Right. Like we don't know the conditions under which your stroke will be prevented.
What are you talking about? We do know the conditions under which strokes will be prevented.
Right. Like the idea that aspirin might prevent a stroke in you is a faith-based belief.
If it's not based on evidence, it's a faith-based belief. If it's based on evidence then it's not a faith-based belief.
The idea that aspirin may prevent strokes is based on evidence, and is therefore not faith-based. If it weren't based on evidence, the American Heart Association probably wouldn't recommend aspirin to prevent strokes.
I guess medicine is like sausage where you live, then - you don't want to know how it's made.
No idea what you're talking about. Are you saying that mainstream medicine
isn't based on evidence where I live?
If nothing less than direct observation counts as 'evidence'.
I've never said that. There are different types of evidence.
And if speculation based on probabilities and minor extrapolation is indistinguishable from speculation based on extremely low probabilities and gross extrapolation.

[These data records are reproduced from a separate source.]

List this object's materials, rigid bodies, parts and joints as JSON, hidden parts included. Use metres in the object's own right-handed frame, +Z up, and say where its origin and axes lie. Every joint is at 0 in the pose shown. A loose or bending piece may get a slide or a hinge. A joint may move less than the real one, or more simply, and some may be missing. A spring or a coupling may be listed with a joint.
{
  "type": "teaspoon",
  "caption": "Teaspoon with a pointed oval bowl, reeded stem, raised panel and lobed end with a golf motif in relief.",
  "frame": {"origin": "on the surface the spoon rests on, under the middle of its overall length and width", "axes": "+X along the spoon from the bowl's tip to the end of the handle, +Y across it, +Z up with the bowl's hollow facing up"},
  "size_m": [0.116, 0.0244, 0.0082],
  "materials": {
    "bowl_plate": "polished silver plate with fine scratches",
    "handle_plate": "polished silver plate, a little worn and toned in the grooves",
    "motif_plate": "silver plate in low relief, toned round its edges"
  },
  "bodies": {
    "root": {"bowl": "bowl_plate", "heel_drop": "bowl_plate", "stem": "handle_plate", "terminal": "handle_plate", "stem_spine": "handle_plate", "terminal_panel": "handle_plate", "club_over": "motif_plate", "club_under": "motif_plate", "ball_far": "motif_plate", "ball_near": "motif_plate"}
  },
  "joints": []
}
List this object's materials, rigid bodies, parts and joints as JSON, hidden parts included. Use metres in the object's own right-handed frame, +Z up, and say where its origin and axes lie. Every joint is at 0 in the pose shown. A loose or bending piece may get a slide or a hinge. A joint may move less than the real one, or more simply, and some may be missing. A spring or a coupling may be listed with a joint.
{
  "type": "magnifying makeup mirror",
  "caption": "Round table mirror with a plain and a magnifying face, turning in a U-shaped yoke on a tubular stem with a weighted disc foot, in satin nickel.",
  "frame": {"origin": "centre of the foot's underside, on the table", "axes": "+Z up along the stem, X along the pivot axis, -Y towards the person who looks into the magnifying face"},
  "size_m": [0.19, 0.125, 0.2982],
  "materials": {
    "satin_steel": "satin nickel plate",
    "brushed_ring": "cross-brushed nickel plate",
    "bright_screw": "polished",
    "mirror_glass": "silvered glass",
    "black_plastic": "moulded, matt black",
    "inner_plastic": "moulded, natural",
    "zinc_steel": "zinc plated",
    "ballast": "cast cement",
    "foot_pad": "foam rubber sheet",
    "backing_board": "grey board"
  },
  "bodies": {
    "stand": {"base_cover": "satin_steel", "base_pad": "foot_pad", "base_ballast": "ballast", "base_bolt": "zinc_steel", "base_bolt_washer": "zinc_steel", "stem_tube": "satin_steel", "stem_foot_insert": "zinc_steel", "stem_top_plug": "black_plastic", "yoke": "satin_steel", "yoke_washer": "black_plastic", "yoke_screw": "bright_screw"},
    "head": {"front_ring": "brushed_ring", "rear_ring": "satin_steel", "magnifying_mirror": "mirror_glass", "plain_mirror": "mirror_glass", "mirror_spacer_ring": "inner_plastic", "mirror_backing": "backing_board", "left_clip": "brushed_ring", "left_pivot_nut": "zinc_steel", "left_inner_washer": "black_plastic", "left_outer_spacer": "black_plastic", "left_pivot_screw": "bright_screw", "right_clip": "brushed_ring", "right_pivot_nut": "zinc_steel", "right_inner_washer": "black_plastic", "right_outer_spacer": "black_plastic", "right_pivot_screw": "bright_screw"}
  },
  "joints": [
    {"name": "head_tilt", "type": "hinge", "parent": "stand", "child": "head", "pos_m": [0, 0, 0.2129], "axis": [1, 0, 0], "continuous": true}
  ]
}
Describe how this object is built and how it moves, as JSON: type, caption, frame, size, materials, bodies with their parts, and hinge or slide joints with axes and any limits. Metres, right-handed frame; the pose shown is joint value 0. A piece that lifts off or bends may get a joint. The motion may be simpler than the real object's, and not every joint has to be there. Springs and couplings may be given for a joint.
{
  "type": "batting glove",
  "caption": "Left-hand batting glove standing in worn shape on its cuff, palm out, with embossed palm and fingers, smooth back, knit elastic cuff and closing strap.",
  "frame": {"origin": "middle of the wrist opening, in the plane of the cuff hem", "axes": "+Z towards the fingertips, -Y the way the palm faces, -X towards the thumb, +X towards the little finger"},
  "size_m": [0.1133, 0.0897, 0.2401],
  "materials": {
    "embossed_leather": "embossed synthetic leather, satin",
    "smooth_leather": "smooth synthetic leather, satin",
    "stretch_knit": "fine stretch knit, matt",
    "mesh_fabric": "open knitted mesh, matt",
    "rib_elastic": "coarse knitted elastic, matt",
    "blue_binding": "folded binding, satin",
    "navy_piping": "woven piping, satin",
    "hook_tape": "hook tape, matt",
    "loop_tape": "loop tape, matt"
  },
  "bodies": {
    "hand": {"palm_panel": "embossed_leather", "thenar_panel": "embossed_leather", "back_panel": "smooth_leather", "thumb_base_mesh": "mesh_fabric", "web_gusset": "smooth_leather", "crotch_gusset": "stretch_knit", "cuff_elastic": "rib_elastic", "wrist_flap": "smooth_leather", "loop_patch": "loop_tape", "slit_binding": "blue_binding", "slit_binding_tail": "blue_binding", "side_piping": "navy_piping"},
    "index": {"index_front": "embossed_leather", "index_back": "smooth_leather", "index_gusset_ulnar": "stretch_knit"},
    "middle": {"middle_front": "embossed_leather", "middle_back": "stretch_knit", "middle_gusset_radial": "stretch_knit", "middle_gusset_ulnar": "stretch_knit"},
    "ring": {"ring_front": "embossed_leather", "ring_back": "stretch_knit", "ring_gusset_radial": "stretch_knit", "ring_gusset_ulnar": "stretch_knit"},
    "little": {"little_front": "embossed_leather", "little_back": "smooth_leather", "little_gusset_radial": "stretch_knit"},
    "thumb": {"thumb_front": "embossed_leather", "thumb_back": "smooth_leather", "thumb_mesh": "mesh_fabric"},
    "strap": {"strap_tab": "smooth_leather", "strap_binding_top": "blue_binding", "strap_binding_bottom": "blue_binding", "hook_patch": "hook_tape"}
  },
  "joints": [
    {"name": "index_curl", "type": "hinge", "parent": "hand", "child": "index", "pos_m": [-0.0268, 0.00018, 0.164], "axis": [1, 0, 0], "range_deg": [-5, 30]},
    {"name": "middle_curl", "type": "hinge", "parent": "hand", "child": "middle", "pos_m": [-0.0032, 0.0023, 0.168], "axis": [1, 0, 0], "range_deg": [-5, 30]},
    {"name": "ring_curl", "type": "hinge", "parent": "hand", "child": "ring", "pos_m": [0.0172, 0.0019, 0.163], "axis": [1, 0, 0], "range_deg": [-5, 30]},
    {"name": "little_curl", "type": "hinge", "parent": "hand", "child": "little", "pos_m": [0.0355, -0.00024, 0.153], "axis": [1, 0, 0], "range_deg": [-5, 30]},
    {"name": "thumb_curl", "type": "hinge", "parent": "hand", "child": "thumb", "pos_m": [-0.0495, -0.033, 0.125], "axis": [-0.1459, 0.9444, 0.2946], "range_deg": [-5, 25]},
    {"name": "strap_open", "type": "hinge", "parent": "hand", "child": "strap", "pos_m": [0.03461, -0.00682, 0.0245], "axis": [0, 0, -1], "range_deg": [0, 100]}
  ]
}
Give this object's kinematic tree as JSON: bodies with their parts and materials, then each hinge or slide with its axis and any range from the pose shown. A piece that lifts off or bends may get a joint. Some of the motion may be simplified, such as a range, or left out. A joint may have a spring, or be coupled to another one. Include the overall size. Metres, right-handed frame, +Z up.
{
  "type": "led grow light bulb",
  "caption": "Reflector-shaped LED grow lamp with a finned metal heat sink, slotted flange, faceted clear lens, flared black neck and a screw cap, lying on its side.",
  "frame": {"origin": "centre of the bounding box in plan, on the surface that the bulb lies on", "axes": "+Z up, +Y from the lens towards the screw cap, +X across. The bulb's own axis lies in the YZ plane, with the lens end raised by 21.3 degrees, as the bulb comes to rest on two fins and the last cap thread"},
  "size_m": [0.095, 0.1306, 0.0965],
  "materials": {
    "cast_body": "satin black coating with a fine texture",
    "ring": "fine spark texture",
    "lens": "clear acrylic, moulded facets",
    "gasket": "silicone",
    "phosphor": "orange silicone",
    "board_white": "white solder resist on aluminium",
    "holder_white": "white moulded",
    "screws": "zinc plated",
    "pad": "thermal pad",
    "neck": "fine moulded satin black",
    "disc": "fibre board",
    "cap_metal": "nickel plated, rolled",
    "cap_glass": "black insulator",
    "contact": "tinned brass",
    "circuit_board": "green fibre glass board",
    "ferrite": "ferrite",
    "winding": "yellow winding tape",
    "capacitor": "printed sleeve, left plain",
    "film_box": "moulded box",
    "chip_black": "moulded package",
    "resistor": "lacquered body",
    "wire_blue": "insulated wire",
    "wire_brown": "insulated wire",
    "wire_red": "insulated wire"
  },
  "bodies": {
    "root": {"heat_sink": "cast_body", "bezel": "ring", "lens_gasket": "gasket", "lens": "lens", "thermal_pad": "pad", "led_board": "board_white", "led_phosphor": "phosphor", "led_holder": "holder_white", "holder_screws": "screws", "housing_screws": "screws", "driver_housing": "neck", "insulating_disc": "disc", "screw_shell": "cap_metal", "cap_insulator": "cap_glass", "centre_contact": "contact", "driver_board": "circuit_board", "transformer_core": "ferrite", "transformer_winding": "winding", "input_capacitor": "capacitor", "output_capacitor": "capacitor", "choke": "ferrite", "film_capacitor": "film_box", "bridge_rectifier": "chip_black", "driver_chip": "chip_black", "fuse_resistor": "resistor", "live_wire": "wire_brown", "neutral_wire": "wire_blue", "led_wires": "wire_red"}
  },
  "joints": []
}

Again, I never said that they are indistinguishable. However, I don't know which you're considering to be based on high probabilities and minor extrapolation, since that doesn't describe either belief in gods or aliens, both of which are based on unknown probabilities and major extrapolation.
Then I can understand why pretty much everything would be classed by you as a faith-based belief.
Again, that seems to be your own straw man since I never said. I stated that mainstream medicine tends to be evidence-based in the very post to which you're responding, so you should be well-aware that your statement isn't accurate.
What I
did say was that neither belief in aliens or gods is evidence-based.
Regardless of how the argument could be formed, I'm talking about the way the argument is formed by the proponents.
You're talking about the premise, not about how the argument is formed. The argument is formed like any other Bayesian argument.
They start by establishing a relationship between a god/fine-tuner and life such that life is much more likely in the presence of a fine-tuner than in its absence - a 'likelihood ratio'.
Yes, that's assumed in the premise, true enough.
My point is that I hope it would give one pause to discover that the fine-tuning argument, which purportedly supports the idea of a fine-tuner, may come to the same conclusion even if the universe isn't fine-tuned
It would certainly give one pause to discover that the conclusion wouldn't change if the premises were to change. But in this case, there would be no need for one to pause, since that simply isn't the case.
If the universe isn't fine-tuned, the probabilities assigned to P(E|H) and P(E|~H) would be the same, and the conclusion would be that the chances of a god remain 1 in a million. Or, the probabilities assigned might be reversed, and the conclusion would be that the chances of a god are less than 1 in a million.